About $2.6 trillion in profits are being held tax-exempt abroad by U.S. multinationals under a rule that says they are only taxable if brought into the United States, or repatriated. Trump proposes requiring repatriation, but at the lower rate.
If enacted, the measure would produce a one-time surge in revenue that could be dedicated to infrastructure spending, an idea that could attract votes from Democrats.
For individual U.S. taxpayers, the Trump plan would simplify tax returns by reducing the number of tax brackets to three (10 percent, 15 percent and 35 percent) from seven and double the standard deduction available to taxpayers who do not itemize their deductions.
Democrats and fiscal-hawk Republicans will be concerned about how much Trump’s proposals would cause the deficit to balloon. To minimize that impact, Republicans will rely heavily on “dynamic scoring,” an economic modeling method that attempts to predict economic growth and new tax revenues resulting from tax cuts.

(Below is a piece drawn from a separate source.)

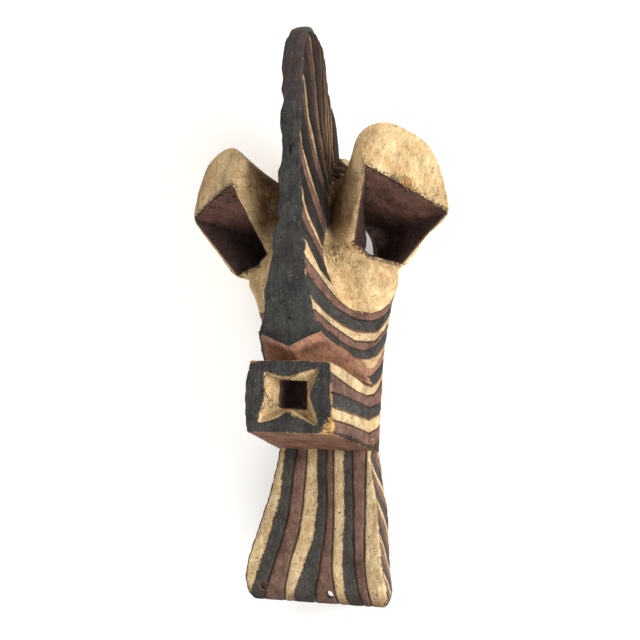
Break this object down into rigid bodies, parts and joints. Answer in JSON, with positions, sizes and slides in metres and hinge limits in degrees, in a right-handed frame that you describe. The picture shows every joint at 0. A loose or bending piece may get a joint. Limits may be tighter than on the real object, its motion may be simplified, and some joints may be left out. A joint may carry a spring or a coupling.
{
  "type": "carved wooden kifwebe mask",
  "caption": "Carved and painted Songye-style kifwebe mask with a tall crest, tube eyes, a box mouth and a striped beard.",
  "frame": {"origin": "under the middle of the mask, on the plane of its back rim", "axes": "+X to the viewer's right, +Y up the face from the beard to the top of the crest, +Z out of the face, away from the back rim it lies on"},
  "size_m": [0.306, 0.64, 0.1755],
  "materials": {
    "painted_wood": "matt worn paint on carved wood"
  },
  "bodies": {
    "root": {"carved_mask": "painted_wood"}
  },
  "joints": []
}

“The overall economic plan consists of massive tax cuts and tax reform, regulatory relief and renegotiating trade deals, and with that we will unlock the economic growth that’s been held back for too long in this country,” Mnuchin said.
Business groups including the U.S. Chamber of Commerce welcomed the proposal, while noting it was just the start of potential changes to taxation.
The Retail Industry Leaders Association, comprising some of the nation’s largest retailers, including Wal-Mart Stores Inc., Target Corp. and Best Buy Co. Inc., praised the call for a lower tax rate and reiterated opposition to the idea of the border adjustment tax, which some companies fear would raise consumer prices.
The No. 2 Democrat in the Senate, Dick Durbin, attacked the tax proposal and the fact Trump, a wealthy New York real estate developer, had declined to make public his personal tax returns.
“President Trump should release his own tax returns if he wants to have any credibility in a debate about America’s tax code,” Durbin said. Mnuchin said on Wednesday that Trump did not intend to release his tax returns.